Il est également possible que l'arbitre fasse quelques erreurs ou omette de préciser certains détails, qui pour lui sont évidents mais qui ne le sont pas forcément pour les joueurs, dans le dossier du scénario. La plupart sont détectées avant le début du combat, avec pour seule conséquence un peu de retard dans le jeu, mais d'autres ne le sont que pendant ou après l'affrontement, ce qui parfois peut pénaliser certains participants.

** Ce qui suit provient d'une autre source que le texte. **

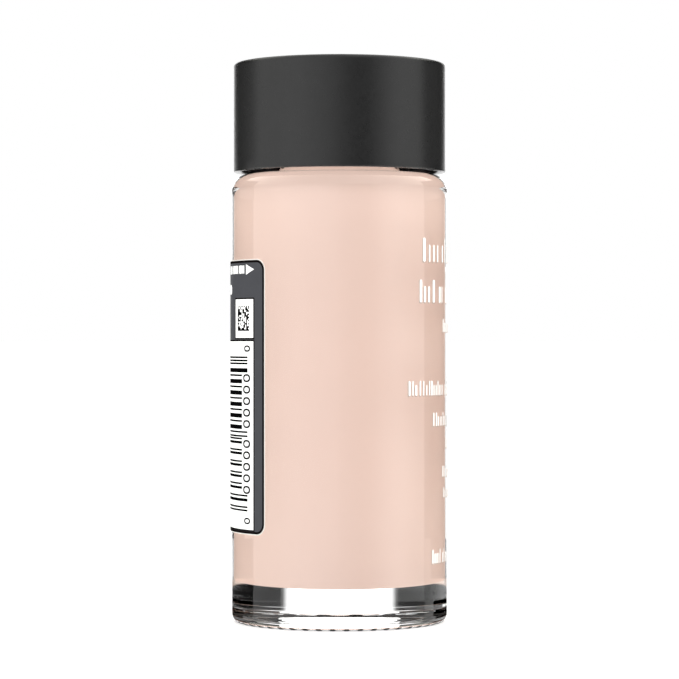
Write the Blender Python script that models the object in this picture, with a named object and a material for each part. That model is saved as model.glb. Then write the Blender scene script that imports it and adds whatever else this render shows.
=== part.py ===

Seule une connaissance suffisante en histoire navale peut donner aux joueurs le sens critique indispensable à une bonne appréhension du scénario, et nous invitons les joueurs à faire le nécessaire pour l'acquérir. Nous les encourageons également à ne pas hésiter à solliciter l'arbitre pour obtenir des éclaircissements sur les points qui posent problème. Rappelons que celui-ci assume un double rôle de gestionnaire de la partie (et à ce titre, doit renseigner les joueurs sur les aspects techniques du jeu et sur les points du scénario qui seraient obscurs) et d'état-major de chacun des joueurs. Il répondra pour cette raison, à toute question qu'un officier pourrait poser à ses subordonnés.
Elaborer un plan
Après avoir intégré les différents paramètres du scénario, il faut mettre au point un plan de bataille, c'est à dire une idée, une ligne directrice qui va structurer vos actions pendant l'affrontement. L'élaboration d'un plan de bataille est impératif : sans plan, on ne peut guère que réagir au coup par coup aux actions de l'adversaire, et donc subir sa volonté. Il est au contraire nécessaire de planifier, de prévoir ses actions et d'imposer sa volonté à l'ennemi.
Il est extrêmement difficile d'expliquer clairement comment mettre au point un plan de bataille, alors même qu'élaborer ce plan n'est pas si complexe. La clé est l'analyse des paramètres de la bataille, qui nourrit la réflexion sur les moyens de gagner l'affrontement. L'important est de discerner les points forts et faibles de chacun des deux partis, en fonction des forces respectives (une analyse en détail est souvent nécessaire), des conditions météorologiques et des conditions de victoire. L'étape suivante est, bien évidemment, de trouver un moyen d'exploiter ses propres points forts et / ou les points faibles de l'adversaire, tout en empêchant l'adversaire d'en faire autant.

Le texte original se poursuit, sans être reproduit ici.